И столько боли, столько безысходного отчаяния послышалось Руслану в его словах, что ему стало стыдно за то, что он растравил Сахру какую-то скрытую рану,
- Эх! - воскликнул Руслан. - Вот бы всем несчастным на земле… собраться в один кулак, раз уж у них одна судьба и ненависть одна, - и уничтожить богатых и знатных, а?
- Если это и будет, то нескоро, - мрачно сказал Сахр. - Слишком много пут и цепей на руках, на ногах, на шеях и, хуже всего, - на душах.
- Скорей бы скинуть эти путы! - загорелся Руслан.
- Не доживем до тех дней мы с тобою, - охладил его пыл грустный Сахр.

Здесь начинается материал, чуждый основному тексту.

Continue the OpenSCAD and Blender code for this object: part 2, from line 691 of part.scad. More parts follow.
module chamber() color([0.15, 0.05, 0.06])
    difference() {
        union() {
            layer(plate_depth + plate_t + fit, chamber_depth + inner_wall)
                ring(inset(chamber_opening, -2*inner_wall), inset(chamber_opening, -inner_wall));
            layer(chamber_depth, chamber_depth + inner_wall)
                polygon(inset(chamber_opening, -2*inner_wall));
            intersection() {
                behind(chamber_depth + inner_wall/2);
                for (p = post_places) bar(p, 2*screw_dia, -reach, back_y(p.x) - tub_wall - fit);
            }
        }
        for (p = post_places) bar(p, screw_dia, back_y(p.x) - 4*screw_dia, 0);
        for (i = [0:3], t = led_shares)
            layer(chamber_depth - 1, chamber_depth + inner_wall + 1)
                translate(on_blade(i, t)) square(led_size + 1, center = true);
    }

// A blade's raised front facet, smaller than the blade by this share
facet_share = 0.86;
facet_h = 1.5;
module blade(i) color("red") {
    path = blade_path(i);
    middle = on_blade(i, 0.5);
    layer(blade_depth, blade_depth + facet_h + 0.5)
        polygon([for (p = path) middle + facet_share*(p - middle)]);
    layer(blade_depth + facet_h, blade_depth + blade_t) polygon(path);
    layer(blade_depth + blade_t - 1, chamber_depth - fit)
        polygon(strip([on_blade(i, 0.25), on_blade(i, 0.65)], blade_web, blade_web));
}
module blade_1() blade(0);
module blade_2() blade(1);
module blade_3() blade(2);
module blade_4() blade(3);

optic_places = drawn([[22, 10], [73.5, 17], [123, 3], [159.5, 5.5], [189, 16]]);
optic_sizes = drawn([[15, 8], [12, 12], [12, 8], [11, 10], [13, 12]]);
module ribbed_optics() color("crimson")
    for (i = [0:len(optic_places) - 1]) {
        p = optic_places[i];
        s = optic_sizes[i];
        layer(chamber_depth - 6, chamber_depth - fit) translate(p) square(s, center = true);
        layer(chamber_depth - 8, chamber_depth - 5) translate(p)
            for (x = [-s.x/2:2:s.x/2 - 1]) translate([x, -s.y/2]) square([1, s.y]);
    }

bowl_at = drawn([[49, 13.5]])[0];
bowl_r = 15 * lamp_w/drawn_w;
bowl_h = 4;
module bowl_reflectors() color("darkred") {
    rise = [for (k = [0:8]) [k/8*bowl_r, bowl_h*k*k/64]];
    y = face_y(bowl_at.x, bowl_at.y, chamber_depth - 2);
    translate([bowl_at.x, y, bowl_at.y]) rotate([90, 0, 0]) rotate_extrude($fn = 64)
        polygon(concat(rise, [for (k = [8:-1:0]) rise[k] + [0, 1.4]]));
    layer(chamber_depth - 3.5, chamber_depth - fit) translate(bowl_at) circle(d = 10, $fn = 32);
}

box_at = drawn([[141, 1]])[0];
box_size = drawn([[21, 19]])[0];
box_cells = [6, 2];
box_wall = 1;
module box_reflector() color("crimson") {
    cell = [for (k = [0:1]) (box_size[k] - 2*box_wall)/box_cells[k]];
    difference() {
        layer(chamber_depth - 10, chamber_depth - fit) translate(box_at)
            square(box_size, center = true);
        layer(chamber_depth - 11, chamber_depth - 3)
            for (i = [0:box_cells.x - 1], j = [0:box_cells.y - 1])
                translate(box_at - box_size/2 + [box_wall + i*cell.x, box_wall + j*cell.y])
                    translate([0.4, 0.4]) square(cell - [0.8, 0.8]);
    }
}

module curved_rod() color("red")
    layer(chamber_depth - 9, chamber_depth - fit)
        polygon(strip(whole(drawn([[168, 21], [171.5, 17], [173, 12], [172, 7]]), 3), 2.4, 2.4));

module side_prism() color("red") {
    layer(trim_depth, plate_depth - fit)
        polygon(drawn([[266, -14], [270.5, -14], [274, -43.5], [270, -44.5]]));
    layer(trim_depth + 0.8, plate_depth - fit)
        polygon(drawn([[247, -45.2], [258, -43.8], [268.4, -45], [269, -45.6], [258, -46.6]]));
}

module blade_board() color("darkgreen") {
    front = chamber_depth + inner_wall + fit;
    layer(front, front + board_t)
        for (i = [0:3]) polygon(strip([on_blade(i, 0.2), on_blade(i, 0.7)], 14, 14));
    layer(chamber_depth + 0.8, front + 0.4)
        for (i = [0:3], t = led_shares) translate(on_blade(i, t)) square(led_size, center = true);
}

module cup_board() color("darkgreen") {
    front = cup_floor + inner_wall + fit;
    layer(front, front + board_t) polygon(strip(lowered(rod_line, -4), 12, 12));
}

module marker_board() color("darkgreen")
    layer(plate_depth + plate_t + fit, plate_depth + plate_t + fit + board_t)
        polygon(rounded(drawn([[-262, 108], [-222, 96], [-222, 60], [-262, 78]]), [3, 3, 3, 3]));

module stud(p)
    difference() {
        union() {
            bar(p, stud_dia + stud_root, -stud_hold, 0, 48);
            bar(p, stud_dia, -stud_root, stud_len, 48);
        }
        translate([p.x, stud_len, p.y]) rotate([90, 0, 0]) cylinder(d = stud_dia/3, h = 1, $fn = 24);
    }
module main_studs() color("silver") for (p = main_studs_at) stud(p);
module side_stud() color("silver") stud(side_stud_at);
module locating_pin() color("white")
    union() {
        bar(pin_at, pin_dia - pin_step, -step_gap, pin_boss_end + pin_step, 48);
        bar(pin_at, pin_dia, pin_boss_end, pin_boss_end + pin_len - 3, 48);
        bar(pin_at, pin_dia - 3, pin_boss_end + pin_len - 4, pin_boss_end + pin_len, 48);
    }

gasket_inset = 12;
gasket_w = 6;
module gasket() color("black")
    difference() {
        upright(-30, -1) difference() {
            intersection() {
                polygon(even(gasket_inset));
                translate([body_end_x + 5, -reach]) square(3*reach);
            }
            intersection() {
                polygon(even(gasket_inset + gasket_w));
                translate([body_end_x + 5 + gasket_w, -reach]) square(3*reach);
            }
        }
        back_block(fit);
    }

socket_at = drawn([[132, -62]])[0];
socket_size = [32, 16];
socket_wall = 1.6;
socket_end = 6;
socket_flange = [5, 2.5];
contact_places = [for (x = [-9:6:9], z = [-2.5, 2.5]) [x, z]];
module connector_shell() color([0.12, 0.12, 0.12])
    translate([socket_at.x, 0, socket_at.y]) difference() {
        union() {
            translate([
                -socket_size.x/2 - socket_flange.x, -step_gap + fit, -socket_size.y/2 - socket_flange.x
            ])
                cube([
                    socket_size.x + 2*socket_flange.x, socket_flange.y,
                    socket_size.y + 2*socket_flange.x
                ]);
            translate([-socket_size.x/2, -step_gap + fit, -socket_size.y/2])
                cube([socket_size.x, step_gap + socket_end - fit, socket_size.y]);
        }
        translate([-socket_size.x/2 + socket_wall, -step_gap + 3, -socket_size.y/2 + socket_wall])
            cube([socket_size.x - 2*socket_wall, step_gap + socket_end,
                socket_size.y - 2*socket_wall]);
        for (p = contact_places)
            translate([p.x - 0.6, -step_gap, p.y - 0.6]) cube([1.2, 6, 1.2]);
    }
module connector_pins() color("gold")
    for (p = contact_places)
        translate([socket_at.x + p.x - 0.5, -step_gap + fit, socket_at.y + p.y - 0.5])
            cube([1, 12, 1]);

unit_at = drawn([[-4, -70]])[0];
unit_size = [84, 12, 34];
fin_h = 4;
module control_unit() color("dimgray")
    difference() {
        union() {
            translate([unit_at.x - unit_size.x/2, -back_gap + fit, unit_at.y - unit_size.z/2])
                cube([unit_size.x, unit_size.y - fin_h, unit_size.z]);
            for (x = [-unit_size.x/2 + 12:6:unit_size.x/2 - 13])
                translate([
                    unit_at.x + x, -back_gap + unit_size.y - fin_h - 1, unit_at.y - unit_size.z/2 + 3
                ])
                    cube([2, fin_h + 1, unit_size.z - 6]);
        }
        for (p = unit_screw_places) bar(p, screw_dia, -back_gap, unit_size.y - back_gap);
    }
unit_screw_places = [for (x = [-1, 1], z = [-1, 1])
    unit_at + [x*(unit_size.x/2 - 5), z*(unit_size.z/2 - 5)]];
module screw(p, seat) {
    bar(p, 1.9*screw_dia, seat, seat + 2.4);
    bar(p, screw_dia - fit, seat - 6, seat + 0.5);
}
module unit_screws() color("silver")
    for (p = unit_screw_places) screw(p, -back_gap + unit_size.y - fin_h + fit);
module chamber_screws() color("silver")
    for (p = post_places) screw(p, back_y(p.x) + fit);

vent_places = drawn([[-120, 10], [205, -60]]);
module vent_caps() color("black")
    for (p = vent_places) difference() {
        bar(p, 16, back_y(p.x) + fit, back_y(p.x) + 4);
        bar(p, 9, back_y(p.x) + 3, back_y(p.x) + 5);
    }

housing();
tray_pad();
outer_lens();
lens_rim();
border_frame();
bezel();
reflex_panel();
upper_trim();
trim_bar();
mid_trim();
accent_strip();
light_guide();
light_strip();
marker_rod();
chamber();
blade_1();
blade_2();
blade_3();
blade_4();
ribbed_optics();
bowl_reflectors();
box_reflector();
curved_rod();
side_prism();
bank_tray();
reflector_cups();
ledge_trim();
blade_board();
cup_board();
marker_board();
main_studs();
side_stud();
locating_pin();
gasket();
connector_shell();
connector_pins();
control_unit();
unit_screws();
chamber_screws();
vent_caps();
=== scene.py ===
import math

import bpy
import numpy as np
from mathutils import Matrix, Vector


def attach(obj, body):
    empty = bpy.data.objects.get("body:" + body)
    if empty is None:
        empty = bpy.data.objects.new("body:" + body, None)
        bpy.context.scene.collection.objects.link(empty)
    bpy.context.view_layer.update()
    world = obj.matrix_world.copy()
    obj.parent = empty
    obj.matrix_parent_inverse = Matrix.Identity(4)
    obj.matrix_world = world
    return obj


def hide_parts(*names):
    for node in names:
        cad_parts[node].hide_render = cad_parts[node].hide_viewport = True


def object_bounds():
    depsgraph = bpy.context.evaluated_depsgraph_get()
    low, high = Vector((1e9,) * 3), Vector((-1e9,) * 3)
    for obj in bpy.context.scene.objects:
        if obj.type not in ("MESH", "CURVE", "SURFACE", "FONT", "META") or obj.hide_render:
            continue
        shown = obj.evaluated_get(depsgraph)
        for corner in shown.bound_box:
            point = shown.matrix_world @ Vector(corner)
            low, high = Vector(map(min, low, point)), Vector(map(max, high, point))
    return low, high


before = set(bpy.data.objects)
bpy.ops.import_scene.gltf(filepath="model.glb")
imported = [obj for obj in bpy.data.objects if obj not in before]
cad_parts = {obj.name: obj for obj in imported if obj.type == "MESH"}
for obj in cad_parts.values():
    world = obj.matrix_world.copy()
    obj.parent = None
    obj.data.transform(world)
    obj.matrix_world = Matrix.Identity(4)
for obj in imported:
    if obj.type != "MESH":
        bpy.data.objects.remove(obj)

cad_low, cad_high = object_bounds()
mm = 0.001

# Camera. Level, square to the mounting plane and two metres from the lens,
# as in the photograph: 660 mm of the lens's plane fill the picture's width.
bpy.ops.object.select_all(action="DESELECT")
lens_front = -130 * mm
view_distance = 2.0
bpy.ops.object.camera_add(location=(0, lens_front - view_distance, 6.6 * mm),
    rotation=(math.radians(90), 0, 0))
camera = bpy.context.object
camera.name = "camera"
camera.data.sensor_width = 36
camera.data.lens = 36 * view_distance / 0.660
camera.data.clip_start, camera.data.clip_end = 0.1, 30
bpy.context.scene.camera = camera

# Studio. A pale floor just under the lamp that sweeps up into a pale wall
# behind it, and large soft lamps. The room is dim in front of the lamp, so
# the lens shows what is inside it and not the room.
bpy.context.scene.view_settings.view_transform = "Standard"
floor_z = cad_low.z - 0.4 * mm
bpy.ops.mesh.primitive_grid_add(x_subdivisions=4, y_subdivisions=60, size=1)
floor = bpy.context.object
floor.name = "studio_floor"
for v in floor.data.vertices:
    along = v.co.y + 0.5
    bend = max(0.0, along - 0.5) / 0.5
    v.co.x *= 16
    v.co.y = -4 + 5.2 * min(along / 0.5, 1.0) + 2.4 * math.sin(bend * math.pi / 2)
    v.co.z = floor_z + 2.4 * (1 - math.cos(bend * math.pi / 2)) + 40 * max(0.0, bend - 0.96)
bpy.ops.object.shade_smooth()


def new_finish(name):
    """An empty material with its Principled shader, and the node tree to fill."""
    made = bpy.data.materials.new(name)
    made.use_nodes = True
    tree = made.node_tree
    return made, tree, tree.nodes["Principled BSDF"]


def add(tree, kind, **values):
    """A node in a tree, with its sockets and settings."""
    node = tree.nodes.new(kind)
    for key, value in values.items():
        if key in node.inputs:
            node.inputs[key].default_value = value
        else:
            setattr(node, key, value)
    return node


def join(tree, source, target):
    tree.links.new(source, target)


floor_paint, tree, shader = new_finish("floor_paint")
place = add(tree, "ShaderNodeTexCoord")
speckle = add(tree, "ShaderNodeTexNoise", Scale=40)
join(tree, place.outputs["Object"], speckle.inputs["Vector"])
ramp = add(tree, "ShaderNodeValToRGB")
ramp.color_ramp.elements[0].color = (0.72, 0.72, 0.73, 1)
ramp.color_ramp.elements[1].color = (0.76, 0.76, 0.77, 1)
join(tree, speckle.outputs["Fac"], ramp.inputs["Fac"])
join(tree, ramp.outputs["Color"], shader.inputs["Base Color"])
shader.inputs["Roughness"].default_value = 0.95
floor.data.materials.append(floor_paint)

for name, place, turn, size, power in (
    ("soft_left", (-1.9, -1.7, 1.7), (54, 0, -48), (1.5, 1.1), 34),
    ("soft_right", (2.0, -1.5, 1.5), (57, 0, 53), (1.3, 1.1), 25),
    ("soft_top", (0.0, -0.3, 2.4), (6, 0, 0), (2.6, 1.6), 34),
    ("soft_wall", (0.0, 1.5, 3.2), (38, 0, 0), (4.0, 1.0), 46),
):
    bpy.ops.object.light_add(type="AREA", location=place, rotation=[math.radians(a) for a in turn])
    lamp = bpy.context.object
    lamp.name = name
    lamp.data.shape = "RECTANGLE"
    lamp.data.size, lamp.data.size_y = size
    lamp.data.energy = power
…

Первым, кого они встретили на окраине Мерва, был мужик, работавший в поле у дороги. Он поливал репу. У него на шее висела на ремешке большая печать из обожженной глины с какой-то надписью.

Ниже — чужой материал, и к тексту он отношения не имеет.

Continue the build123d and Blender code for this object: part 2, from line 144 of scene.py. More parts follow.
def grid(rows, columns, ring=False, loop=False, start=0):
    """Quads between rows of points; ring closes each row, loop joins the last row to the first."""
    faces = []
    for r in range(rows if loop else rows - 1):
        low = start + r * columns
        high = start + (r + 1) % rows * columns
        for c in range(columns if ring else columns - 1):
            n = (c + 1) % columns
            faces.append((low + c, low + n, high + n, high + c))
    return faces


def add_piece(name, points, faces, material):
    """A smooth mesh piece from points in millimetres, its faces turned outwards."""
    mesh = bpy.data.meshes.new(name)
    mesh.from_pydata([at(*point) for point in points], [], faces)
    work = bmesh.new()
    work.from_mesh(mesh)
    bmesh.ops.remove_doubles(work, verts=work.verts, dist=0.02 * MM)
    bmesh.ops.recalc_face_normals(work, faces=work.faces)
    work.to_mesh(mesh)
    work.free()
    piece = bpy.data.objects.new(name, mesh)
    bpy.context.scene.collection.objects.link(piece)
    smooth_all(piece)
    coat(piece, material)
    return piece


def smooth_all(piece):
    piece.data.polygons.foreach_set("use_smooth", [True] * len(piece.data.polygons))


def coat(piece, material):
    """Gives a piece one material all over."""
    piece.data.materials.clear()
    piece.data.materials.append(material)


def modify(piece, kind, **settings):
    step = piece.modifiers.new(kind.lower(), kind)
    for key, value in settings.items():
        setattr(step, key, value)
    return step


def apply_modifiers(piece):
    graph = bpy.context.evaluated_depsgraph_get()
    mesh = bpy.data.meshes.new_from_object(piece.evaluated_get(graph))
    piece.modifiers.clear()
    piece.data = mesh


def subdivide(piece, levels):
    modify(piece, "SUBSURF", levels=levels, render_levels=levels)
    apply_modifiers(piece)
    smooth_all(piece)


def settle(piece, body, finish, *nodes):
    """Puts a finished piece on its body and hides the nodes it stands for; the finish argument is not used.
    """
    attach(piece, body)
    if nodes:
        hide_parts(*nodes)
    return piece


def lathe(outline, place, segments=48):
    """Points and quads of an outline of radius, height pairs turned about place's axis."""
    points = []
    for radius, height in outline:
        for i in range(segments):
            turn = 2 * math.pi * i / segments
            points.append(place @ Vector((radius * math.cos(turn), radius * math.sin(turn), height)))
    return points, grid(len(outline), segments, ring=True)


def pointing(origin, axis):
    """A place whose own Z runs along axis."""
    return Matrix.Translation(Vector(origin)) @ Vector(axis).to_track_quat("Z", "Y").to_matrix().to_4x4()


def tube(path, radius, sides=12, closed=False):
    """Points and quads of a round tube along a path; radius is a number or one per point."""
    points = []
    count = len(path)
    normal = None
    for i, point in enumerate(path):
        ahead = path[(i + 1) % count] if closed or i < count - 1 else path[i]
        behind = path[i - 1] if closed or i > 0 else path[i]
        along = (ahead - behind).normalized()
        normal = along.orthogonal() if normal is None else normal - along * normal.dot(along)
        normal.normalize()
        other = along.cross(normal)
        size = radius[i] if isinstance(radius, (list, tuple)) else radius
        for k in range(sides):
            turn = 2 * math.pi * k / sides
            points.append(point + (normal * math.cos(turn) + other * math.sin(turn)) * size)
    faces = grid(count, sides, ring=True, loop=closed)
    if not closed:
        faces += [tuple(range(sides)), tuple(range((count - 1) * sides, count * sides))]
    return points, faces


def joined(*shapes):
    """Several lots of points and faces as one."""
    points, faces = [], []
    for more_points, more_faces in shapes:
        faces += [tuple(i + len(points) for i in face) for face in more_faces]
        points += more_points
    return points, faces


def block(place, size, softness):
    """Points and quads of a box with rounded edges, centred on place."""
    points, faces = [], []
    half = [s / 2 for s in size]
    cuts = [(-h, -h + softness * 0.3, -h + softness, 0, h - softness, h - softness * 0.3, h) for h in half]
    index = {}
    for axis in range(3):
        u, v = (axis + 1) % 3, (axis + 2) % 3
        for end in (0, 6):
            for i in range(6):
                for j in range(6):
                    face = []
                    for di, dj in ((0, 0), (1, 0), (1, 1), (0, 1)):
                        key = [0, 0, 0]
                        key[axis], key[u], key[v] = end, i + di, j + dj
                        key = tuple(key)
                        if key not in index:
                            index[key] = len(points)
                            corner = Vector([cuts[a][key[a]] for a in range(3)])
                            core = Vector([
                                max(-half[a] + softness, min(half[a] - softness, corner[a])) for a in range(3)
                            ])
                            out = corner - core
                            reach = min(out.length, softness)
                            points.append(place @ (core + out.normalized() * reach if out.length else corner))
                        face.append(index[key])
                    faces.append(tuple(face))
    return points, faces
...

- Эй! - крикнул Сахр. - Что это ты нацепил на свою шею? Амулет, что ли, такой? Не видал.
- Увидишь - на собственной шее. - Мужик сплюнул густую от жары слюну. - Амулет черного Анхро-Маны. «Покорные богу» нацепили. Это значит, что я должен платить им «джизью» - подушный налог и «харадж» - поземельный. А земли у меня - видишь сколько? - поле сорок шагов в длину, пятнадцать в ширину…

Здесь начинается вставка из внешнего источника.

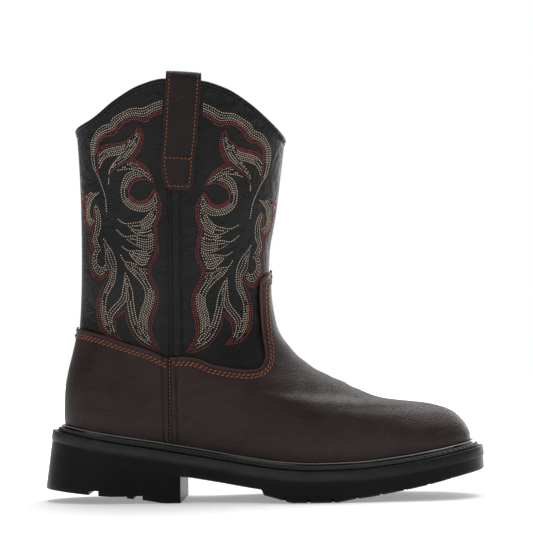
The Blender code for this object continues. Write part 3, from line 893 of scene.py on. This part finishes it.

- Почему ж ты не снимешь, не кинешь эту дрянь?
- Нельзя, убьют.
- Так. Заклеймили, значит, как скот.
- Для них мы все - скоты, неверные.
«Верующие! Повинуйтесь аллаху, повинуйтесь посланнику его и тем из вас, которые имеют власть», - коран, сура четвертая, стих шестьдесят второй.
…Из четырех «праведных» халифов, правивших после пророка, лишь один Абу-Бекр умер своей смертью. Омар, Осман, Али пали от враждебных рук.
Но при тех четырех еще кое-как соблюдалось предписание четвертой главы корана - о добыче (сура аль-ганимат), по которой добыча распределялась между воинами, Халиф Муавия первым серьезно нарушил эту важнейшую заповедь, потребовав, чтобы в Хорасане не давали в раздел войску золота и драгоценностей, а, собрав все это, отсылали ему в Дамаск.
Халифы меняются чуть ли не каждый день. И всякий гнет свое. В стране разброд, в войсках - еще больший. И здесь, в Хорасане, как и на родине, идет глухая, но опасная межплеменная грызня. Когда в Хорасан был назначен наместником Абдулла ибн Хазим, - один из предшественников Кутейбы, - воины племени Бакр ибн Ваиля взбунтовались: «Почему эти пожирают Хорасан без нас?»
Теперь стало как будто тише, халифат оправился после восстаний Абдуллы ибн Зубейра в Мекке, Мух-тара в Ираке, сирийских мардаитов.